TASK INPUT →
^^^^

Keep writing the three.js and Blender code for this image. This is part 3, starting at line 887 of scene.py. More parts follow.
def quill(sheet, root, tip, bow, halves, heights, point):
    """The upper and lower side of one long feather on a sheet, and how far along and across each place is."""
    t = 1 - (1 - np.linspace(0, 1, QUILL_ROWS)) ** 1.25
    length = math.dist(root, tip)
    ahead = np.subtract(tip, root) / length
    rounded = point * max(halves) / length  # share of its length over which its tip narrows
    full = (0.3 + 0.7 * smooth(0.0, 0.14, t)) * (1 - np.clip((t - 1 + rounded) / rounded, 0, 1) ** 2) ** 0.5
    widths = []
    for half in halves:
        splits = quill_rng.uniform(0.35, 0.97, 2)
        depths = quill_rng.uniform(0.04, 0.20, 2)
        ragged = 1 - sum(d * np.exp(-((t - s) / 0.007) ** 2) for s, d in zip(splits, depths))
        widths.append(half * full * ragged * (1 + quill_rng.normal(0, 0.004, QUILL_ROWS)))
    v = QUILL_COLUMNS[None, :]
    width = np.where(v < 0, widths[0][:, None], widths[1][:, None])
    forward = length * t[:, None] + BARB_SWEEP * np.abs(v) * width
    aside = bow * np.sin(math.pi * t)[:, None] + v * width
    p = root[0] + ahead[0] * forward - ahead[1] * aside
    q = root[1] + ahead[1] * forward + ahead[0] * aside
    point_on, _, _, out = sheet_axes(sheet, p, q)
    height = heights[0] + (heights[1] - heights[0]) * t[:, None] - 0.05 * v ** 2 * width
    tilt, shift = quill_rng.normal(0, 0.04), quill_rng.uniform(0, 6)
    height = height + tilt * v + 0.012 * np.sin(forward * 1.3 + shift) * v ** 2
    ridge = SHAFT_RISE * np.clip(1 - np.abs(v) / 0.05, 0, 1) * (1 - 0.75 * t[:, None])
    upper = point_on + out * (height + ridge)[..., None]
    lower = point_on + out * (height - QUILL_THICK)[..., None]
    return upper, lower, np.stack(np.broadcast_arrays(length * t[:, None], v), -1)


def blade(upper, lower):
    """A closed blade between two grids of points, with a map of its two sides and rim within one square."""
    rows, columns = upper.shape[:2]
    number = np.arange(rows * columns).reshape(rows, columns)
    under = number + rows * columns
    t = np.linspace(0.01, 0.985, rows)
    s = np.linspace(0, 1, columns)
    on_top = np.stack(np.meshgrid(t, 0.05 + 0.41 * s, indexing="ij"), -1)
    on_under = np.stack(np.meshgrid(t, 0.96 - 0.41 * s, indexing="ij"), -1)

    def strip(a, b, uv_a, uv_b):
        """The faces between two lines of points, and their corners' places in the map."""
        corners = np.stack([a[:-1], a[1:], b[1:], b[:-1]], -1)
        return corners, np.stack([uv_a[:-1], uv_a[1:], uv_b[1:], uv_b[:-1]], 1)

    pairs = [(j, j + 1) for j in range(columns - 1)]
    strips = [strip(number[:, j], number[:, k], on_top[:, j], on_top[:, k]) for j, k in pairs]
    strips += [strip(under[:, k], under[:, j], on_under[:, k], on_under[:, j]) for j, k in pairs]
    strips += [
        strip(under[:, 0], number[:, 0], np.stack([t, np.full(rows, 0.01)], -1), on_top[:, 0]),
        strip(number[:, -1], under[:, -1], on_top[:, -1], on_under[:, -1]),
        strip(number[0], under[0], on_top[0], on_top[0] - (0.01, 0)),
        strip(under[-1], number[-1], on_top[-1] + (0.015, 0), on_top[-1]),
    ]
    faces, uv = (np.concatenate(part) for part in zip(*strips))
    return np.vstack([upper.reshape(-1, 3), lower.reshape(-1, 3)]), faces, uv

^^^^

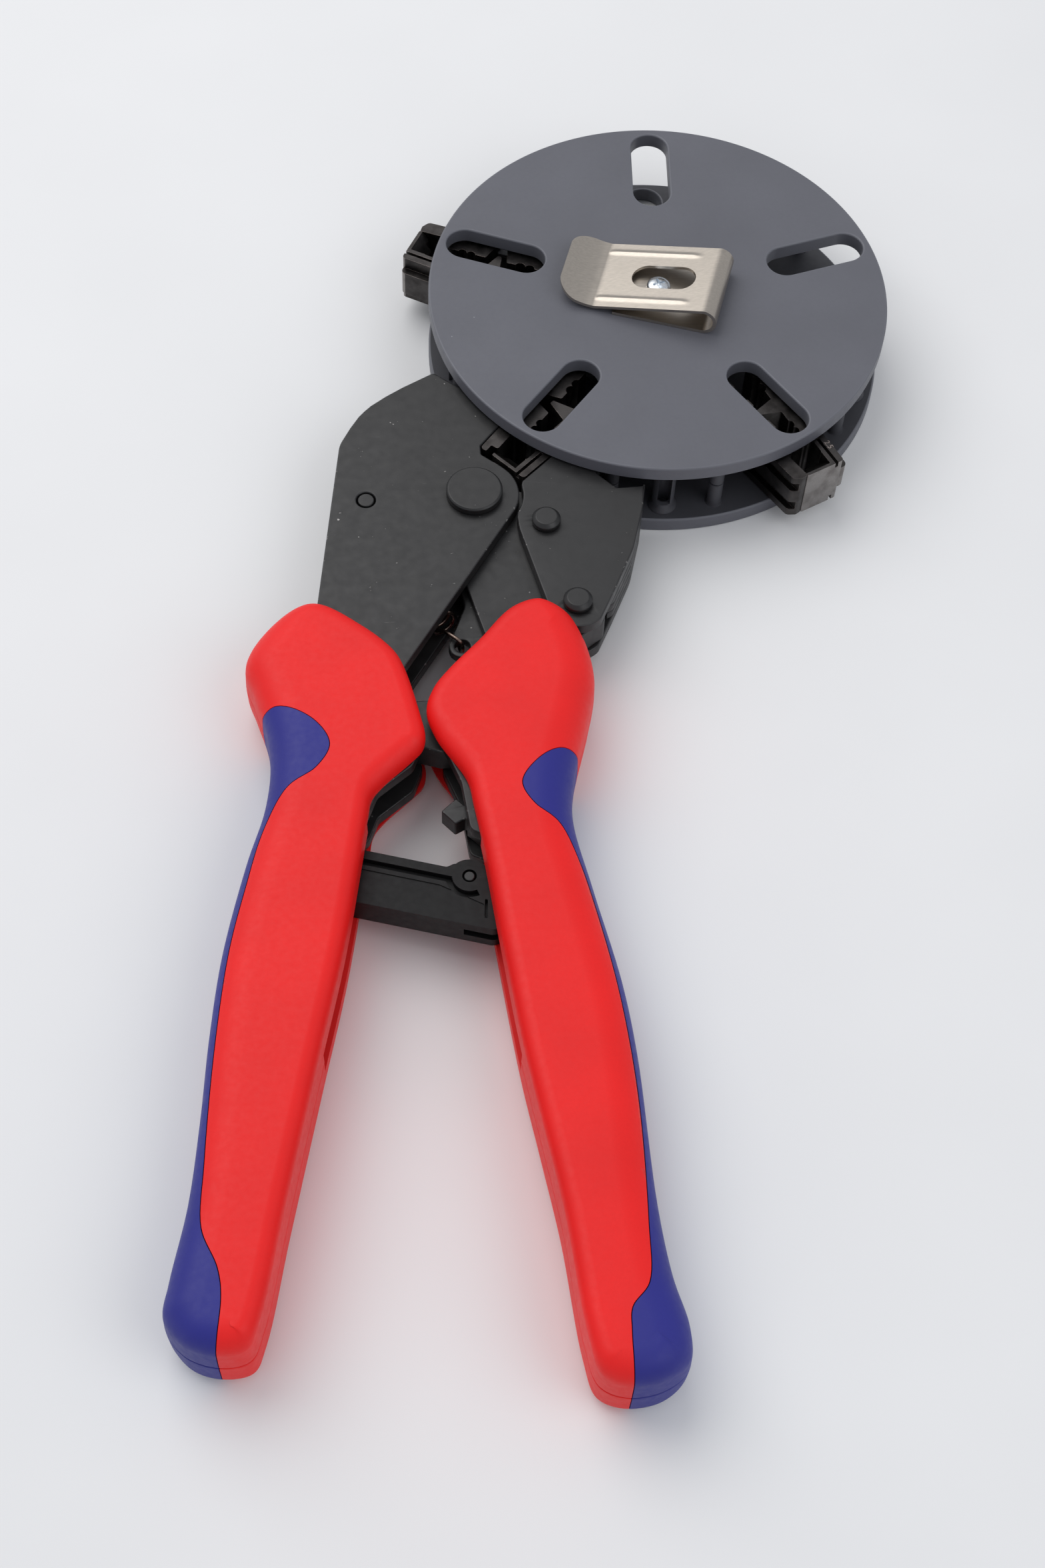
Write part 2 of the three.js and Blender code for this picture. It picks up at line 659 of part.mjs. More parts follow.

^^^^

WHAT IS ASKED →
Return verbatim the lines that run from the line containing "Keep writing the" through the line containing "return upper, lower, np.stack(np.broadcast_arrays(length", inclusive.

ANSWER FOR THE TASK →
Keep writing the three.js and Blender code for this image. This is part 3, starting at line 887 of scene.py. More parts follow.
def quill(sheet, root, tip, bow, halves, heights, point):
    """The upper and lower side of one long feather on a sheet, and how far along and across each place is."""
    t = 1 - (1 - np.linspace(0, 1, QUILL_ROWS)) ** 1.25
    length = math.dist(root, tip)
    ahead = np.subtract(tip, root) / length
    rounded = point * max(halves) / length  # share of its length over which its tip narrows
    full = (0.3 + 0.7 * smooth(0.0, 0.14, t)) * (1 - np.clip((t - 1 + rounded) / rounded, 0, 1) ** 2) ** 0.5
    widths = []
    for half in halves:
        splits = quill_rng.uniform(0.35, 0.97, 2)
        depths = quill_rng.uniform(0.04, 0.20, 2)
        ragged = 1 - sum(d * np.exp(-((t - s) / 0.007) ** 2) for s, d in zip(splits, depths))
        widths.append(half * full * ragged * (1 + quill_rng.normal(0, 0.004, QUILL_ROWS)))
    v = QUILL_COLUMNS[None, :]
    width = np.where(v < 0, widths[0][:, None], widths[1][:, None])
    forward = length * t[:, None] + BARB_SWEEP * np.abs(v) * width
    aside = bow * np.sin(math.pi * t)[:, None] + v * width
    p = root[0] + ahead[0] * forward - ahead[1] * aside
    q = root[1] + ahead[1] * forward + ahead[0] * aside
    point_on, _, _, out = sheet_axes(sheet, p, q)
    height = heights[0] + (heights[1] - heights[0]) * t[:, None] - 0.05 * v ** 2 * width
    tilt, shift = quill_rng.normal(0, 0.04), quill_rng.uniform(0, 6)
    height = height + tilt * v + 0.012 * np.sin(forward * 1.3 + shift) * v ** 2
    ridge = SHAFT_RISE * np.clip(1 - np.abs(v) / 0.05, 0, 1) * (1 - 0.75 * t[:, None])
    upper = point_on + out * (height + ridge)[..., None]
    lower = point_on + out * (height - QUILL_THICK)[..., None]
    return upper, lower, np.stack(np.broadcast_arrays(length * t[:, None], v), -1)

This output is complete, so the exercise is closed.